In spite of everything, those constituencies are loyal to a fault, and are likely to remain so until too late for the 2012 elections. If blundering into yet another quagmire doesn't shake their faith, what will? Maybe a "bipartisan' move against "entitlements," but don't count on even that. And don't count on the working class and its allies doing for Obama and the national Democratic Party what they did for Wisconsin Democrats; not yet, anyway. Expect instead that trade union bureaucrats will channel working class rage into support for Obama and his ilk. As in the past, organized labor will do yeoman's work for the Democrats, getting in return just what they demand – nothing!

This is why the drama this time is unlikely to register within the bowels of the Lesser Evil party.
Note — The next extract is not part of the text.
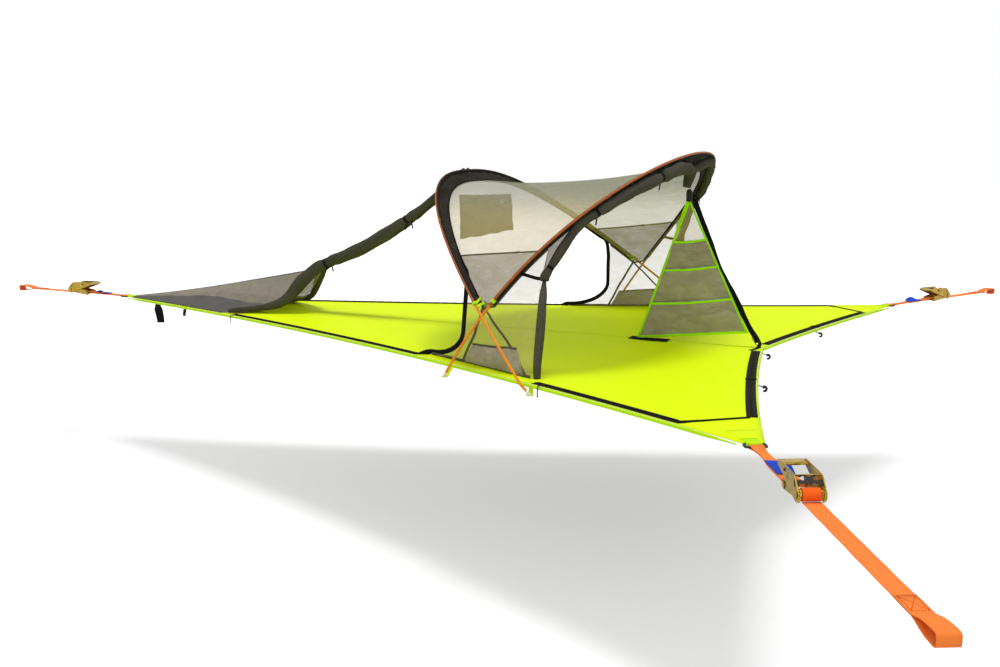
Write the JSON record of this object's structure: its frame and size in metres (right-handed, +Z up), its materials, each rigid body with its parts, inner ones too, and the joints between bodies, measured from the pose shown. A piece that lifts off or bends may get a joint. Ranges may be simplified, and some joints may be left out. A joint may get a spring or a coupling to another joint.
{
  "type": "tree tent",
  "caption": "Taut triangular floor slung from trees by ratchet straps, with a mesh cabin on two crossed arches and four open zipped doors.",
  "frame": {"origin": "where the front strap's sewn eye bears on its holder, in the plane of the floor", "axes": "+X from the front tree along the tent's middle line to its base, +Y to the far side, +Z up"},
  "size_m": [5.5068, 5.1527, 0.957],
  "materials": {
    "lime_cloth": "taut coated lime cloth",
    "lime_webbing": "woven lime webbing",
    "black_webbing": "woven black tape and zip",
    "mesh": "fine see-through mesh",
    "dark_mesh": "dark mesh",
    "orange_webbing": "woven orange webbing",
    "gold_steel": "yellow zinc plated steel",
    "black_steel": "black coated steel",
    "pole": "orange anodised tube",
    "black_plastic": "moulded nylon"
  },
  "bodies": {
    "tent": {"floor_panel": "lime_cloth", "edge_webbing_near": "lime_webbing", "edge_webbing_far": "lime_webbing", "edge_webbing_base": "lime_webbing", "front_pole": "pole", "rear_pole": "pole", "canopy_near": "mesh", "canopy_far": "mesh", "side_wall_near": "mesh", "side_wall_far": "mesh", "front_valance": "dark_mesh", "rear_valance": "dark_mesh", "front_net": "dark_mesh", "spine_strap": "black_webbing", "organiser_panel": "dark_mesh", "organiser_buckle": "black_plastic", "hanging_panel": "dark_mesh", "front_door_zip_near": "black_webbing", "rear_door_zip_near": "black_webbing", "front_door_roll_near": "dark_mesh", "rear_door_roll_near": "dark_mesh", "gathered_door_near": "dark_mesh", "fly_tab_near": "black_webbing", "front_door_zip_far": "black_webbing", "rear_door_zip_far": "black_webbing", "front_door_roll_far": "dark_mesh", "rear_door_roll_far": "dark_mesh", "gathered_door_far": "dark_mesh", "fly_tab_far": "black_webbing", "corner_ring_front": "black_steel", "sling_front": "orange_webbing", "tree_strap_front": "orange_webbing", "ratchet_frame_front": "gold_steel", "corner_ring_near": "black_steel", "sling_near": "orange_webbing", "tree_strap_near": "orange_webbing", "ratchet_frame_near": "gold_steel", "corner_ring_far": "black_steel", "sling_far": "orange_webbing", "tree_strap_far": "orange_webbing", "ratchet_frame_far": "gold_steel"},
    "spool_front": {"ratchet_spool_front": "gold_steel", "wound_webbing_front": "orange_webbing"},
    "handle_front": {"ratchet_handle_front": "gold_steel"},
    "drive_pawl_front": {"drive_pawl_front": "gold_steel"},
    "lock_pawl_front": {"lock_pawl_front": "gold_steel"},
    "spool_near": {"ratchet_spool_near": "gold_steel", "wound_webbing_near": "orange_webbing"},
    "handle_near": {"ratchet_handle_near": "gold_steel"},
    "drive_pawl_near": {"drive_pawl_near": "gold_steel"},
    "lock_pawl_near": {"lock_pawl_near": "gold_steel"},
    "spool_far": {"ratchet_spool_far": "gold_steel", "wound_webbing_far": "orange_webbing"},
    "handle_far": {"ratchet_handle_far": "gold_steel"},
    "drive_pawl_far": {"drive_pawl_far": "gold_steel"},
    "lock_pawl_far": {"lock_pawl_far": "gold_steel"},
    "zip_slider_front_near": {"zip_slider_front_near": "black_steel"},
    "zip_slider_rear_near": {"zip_slider_rear_near": "black_steel"},
    "zip_slider_front_far": {"zip_slider_front_far": "black_steel"},
    "zip_slider_rear_far": {"zip_slider_rear_far": "black_steel"}
  },
  "joints": [
    {"name": "handle_swing_front", "type": "hinge", "parent": "tent", "child": "handle_front", "pos_m": [0.44, 0, 0.01685], "axis": [0, -1, 0], "range_deg": [0, 130]},
    {"name": "spool_turn_front", "type": "hinge", "parent": "tent", "child": "spool_front", "pos_m": [0.44, 0, 0.01685], "axis": [0, -1, 0], "continuous": true},
    {"name": "drive_pawl_slide_front", "type": "slide", "parent": "handle_front", "child": "drive_pawl_front", "axis": [0.5, 0, 0.866], "range_m": [0, 0.004], "stiffness_N_per_m": 400, "springref_m": -0.002},
    {"name": "lock_pawl_slide_front", "type": "slide", "parent": "tent", "child": "lock_pawl_front", "axis": [1, 0, 0], "range_m": [0, 0.004], "stiffness_N_per_m": 400, "springref_m": -0.002},
    {"name": "handle_swing_near", "type": "hinge", "parent": "tent", "child": "handle_near", "pos_m": [5.1061, -2.00072, 0.01685], "axis": [0.878, 0.4787, 0], "range_deg": [0, 130]},
    {"name": "spool_turn_near", "type": "hinge", "parent": "tent", "child": "spool_near", "pos_m": [5.1061, -2.00072, 0.01685], "axis": [0.878, 0.4787, 0], "continuous": true},
    {"name": "drive_pawl_slide_near", "type": "slide", "parent": "handle_near", "child": "drive_pawl_near", "axis": [-0.2393, 0.439, 0.866], "range_m": [0, 0.004], "stiffness_N_per_m": 400, "springref_m": -0.002},
    {"name": "lock_pawl_slide_near", "type": "slide", "parent": "tent", "child": "lock_pawl_near", "axis": [-0.4787, 0.878, 0], "range_m": [0, 0.004], "stiffness_N_per_m": 400, "springref_m": -0.002},
    {"name": "handle_swing_far", "type": "hinge", "parent": "tent", "child": "handle_far", "pos_m": [5.1061, 2.00072, 0.01685], "axis": [-0.878, 0.4787, 0], "range_deg": [0, 130]},
    {"name": "spool_turn_far", "type": "hinge", "parent": "tent", "child": "spool_far", "pos_m": [5.1061, 2.00072, 0.01685], "axis": [-0.878, 0.4787, 0], "continuous": true},
    {"name": "drive_pawl_slide_far", "type": "slide", "parent": "handle_far", "child": "drive_pawl_far", "axis": [-0.2393, -0.439, 0.866], "range_m": [0, 0.004], "stiffness_N_per_m": 400, "springref_m": -0.002},
    {"name": "lock_pawl_slide_far", "type": "slide", "parent": "tent", "child": "lock_pawl_far", "axis": [-0.4787, -0.878, 0], "range_m": [0, 0.004], "stiffness_N_per_m": 400, "springref_m": -0.002},
    {"name": "zip_slider_front_near_run", "type": "hinge", "parent": "tent", "child": "zip_slider_front_near", "pos_m": [-2.82477, -15.56776, 0], "axis": [0, 0, -1], "range_deg": [0, 5.03]},
    {"name": "zip_slider_rear_near_run", "type": "hinge", "parent": "tent", "child": "zip_slider_rear_near", "pos_m": [-2.82477, -15.56776, 0], "axis": [0, 0, -1], "range_deg": [0, 2.21]},
    {"name": "zip_slider_front_far_run", "type": "hinge", "parent": "tent", "child": "zip_slider_front_far", "pos_m": [-2.82477, 15.56776, 0], "axis": [0, 0, 1], "range_deg": [0, 5.03]},
    {"name": "zip_slider_rear_far_run", "type": "hinge", "parent": "tent", "child": "zip_slider_rear_far", "pos_m": [-2.82477, 15.56776, 0], "axis": [0, 0, 1], "range_deg": [0, 2.21]}
  ]
}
Under Obama's aegis, Democrats will be too busy divvying up the free speech, and the Democratic base will let them do it.

Republicans will get their share of free speech too. How much depends on the extent to which that bizarre coalition of capitalist patroons, libertarians, "values voters," and the usual fodder of right-wing political movements hang together. The prospect is not hopeless: thanks to the deep incoherence that licenses a degree of overlap among these fundamentally incompatible categories. Think, for example, of those irksome Koch brothers straddling all the camps.

Even so, it remains a mystery how that party survives; how those for whose benefit it exists coexist with the quacks and riff raff they rally to their cause. What is clear is that it would not be possible but for the unseemly greed of the ruling class.

With some exceptions, more often Democratic than Republican, the pillars of American capitalism were never much on noblesse oblige. Their forte was bourgeois pretension. Now even that has lapsed. Our plutocrats hardly care where their free speech lands, so long as the consequence is that their greed is fed. This is a bipartisan sentiment, but it is a particular danger for the GOP inasmuch as that party's establishment is on the verge of losing control of the vehicle through which it has from time immemorial promoted the power and privilege of the titans of America's capitalist system.

Enter the Tea Party – an out of control Frankenstein striking fear in the hearts of Republicans smart enough not to believe the more disabling parts of their "limited government" ideology. If they know how to subdue the monster they created or to keep on wielding it for their purposes, there is no sign of it to date.

This is why there is still no plausible GOP alternative to Obama on the horizon. The eventual nominee will probably be someone acceptable to the party's patroons. But that only makes a full-fledged rebellion within Republican ranks more likely, and a Democratic victory more certain. It might even spark the long overdue end of the Republican Party, and the fulfillment of the Clintonian dream of the Democrats becoming the unchallenged party of the ruling class.

That might seem like a pipe dream today but, only two or three months ago, the popular revolt that suddenly broke out in the (formerly) industrial Midwest and elsewhere seemed far more unlikely. Republican efforts to repeal the twentieth century brought on that remarkable turn of events. The same overreaching could also lead their party to self-destruct.

It was the imminent prospect of Civil War that brought the GOP into being a century and a half ago. Since then, it has looked like the only prospect for becoming free from the duopoly system that ensued would be an impending catastrophe of comparable proportions. As Obama et al play Russian roulette with nuclear power, deep-sea drilling and a host of other precarious energy policies, and with the empire in decline and lashing out, there are, alas, ample prospects for impending catastrophes.

But no matter how awful the status quo is, we can only hope that we somehow stave catastrophe off. We can hope too, not unreasonably, that a non-catastrophic road to a better politics soon comes into being. This will happen if capitalist greed finally does push the Republican Party, a house divided, into a comparatively painless implosion.

That would allow Obama to complete Bill Clinton's dream of turning the party of FDR, now besotted with corporate free speech, into the party of the class whose enmity FDR embraced. It's a chilling thought. But at least it would put perceptions more in line with reality. It might even break the lesser evilist spell that has, for decades, stifled all semblance of progressive change.

But whatever happens on the Republican side, remember that it isn't just money that talks. Workers and their allies can also put free speech to use -- not the Kennedy-Scalia-Thomas-Alito-Roberts kind, which is in increasingly short supply for the bottom 98% plus of the population, but the genuine article. With or without an imploded GOP, bottom up democracy, not bought and paid for government, is our last, best and only hope – not just against Tea Party idiocy, but also against Obama's paymasters and the politicians, Obama included, whom they own.